James Bond exhibit

Last Updated: March 3, 2014By

“Exquisitely Evil,” an exhibit at D.C.’s Spy Museum, celebrates a half a century of villains from the James Bond franchise up to “Skyfall,” (see our REVIEW), the 23rd James Bond film which had a recent worldwide rollout and marks the franchise’s fiftieth anniversary.

[VISIT The Spy Museum online]

“Where Bond remains the same, over 50 years the villains have changed – they’ve changed to reflect changing times,” said Meg Simmonds, archive director at Eon Productions, the company that makes the films and an advisor for the exhibit, in an interview with AFP (Agence France Presse). And yet, one constant remains, she acknowledged: each Bond villain is “wealthy, intelligent, charming on occasion, yet devious, depraved and deranged.”

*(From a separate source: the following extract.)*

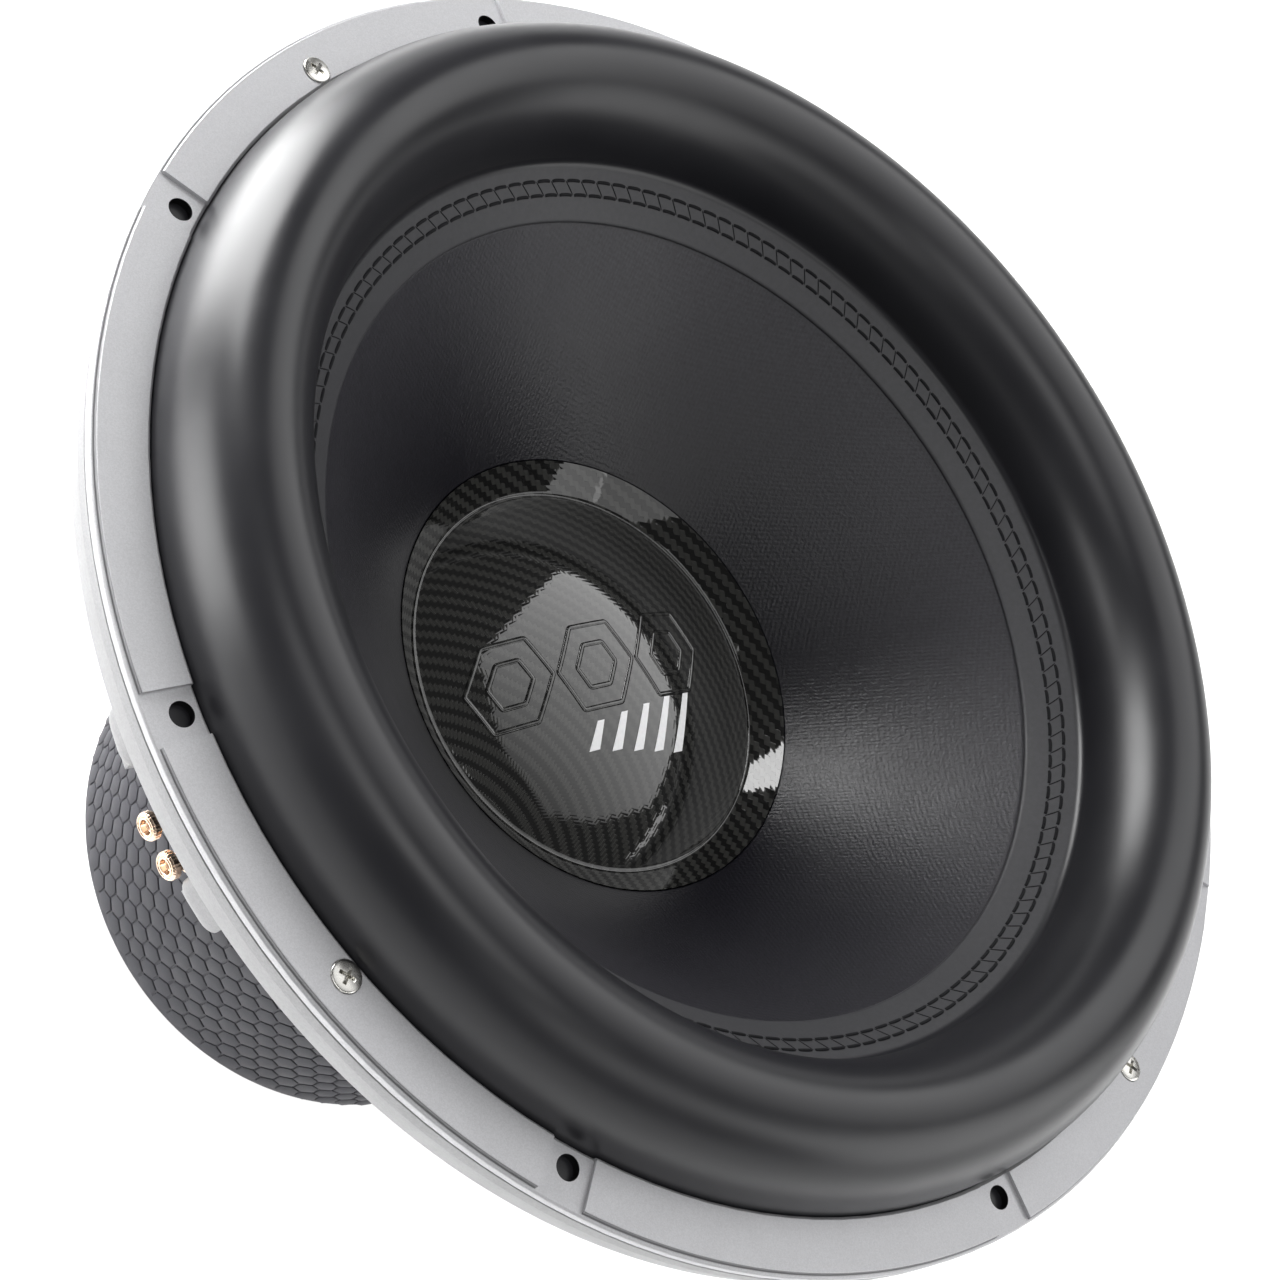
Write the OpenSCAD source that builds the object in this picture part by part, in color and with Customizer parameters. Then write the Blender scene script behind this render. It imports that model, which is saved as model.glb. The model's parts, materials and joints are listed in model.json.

Reflecting the paranoia that resulted from the Cold War, the villain Blofeld, head of the criminal organization SPECTRE, tries to oppose the U.S.S.R. and the U.S. In the seventies Karl Stromberg and Hugo Drax threaten the world with nuclear weapons in “Moonraker” and “The Spy Who Loved Me,” while our appetite for thrills got whetted with the drug-laced conspiracies of “Live and Let Die” and “Licence to Kill.” In the latter, in fact, the cocaine king Franz Sanchez, an iguana perched on his shoulder, was modeled on Colombian drug lord Pablo Escobar who raised hippopotamuses on his property. Fights concerning natural resources  and environmental threats provided the yarn for later James Bond films like “The World Is Not Enough” and “Quantum of Solace.”

The hundred or so items on display in “Exquisitely Evil” include the weapon-concealing high heels of a real-life Rosa Klebb, the deadly spy from “From Russia With Love,” and the bullet that inflated and exploded Dr. Kananga, the bad guy in “Live and Let Die.”

While Bond may be a poor depiction of the life of a real spy-–”he never does anything secretly,” former CIA analyst Mark Stout complained in an interview to AFP–the bad guys “are exaggerated but most have a basis in reality.”

But not all the villains have roots in real life, British espionage expert Chris Moran (who was interviewed by AFP) laughed, citing in particular Jaws, the giant, metal-mouth assassin from “The Spy Who Loved Me” and “Moonraker.” “When you’re seven feet five inches, it’s impossible to operate in the shadows,” he grinned (with content from AFP).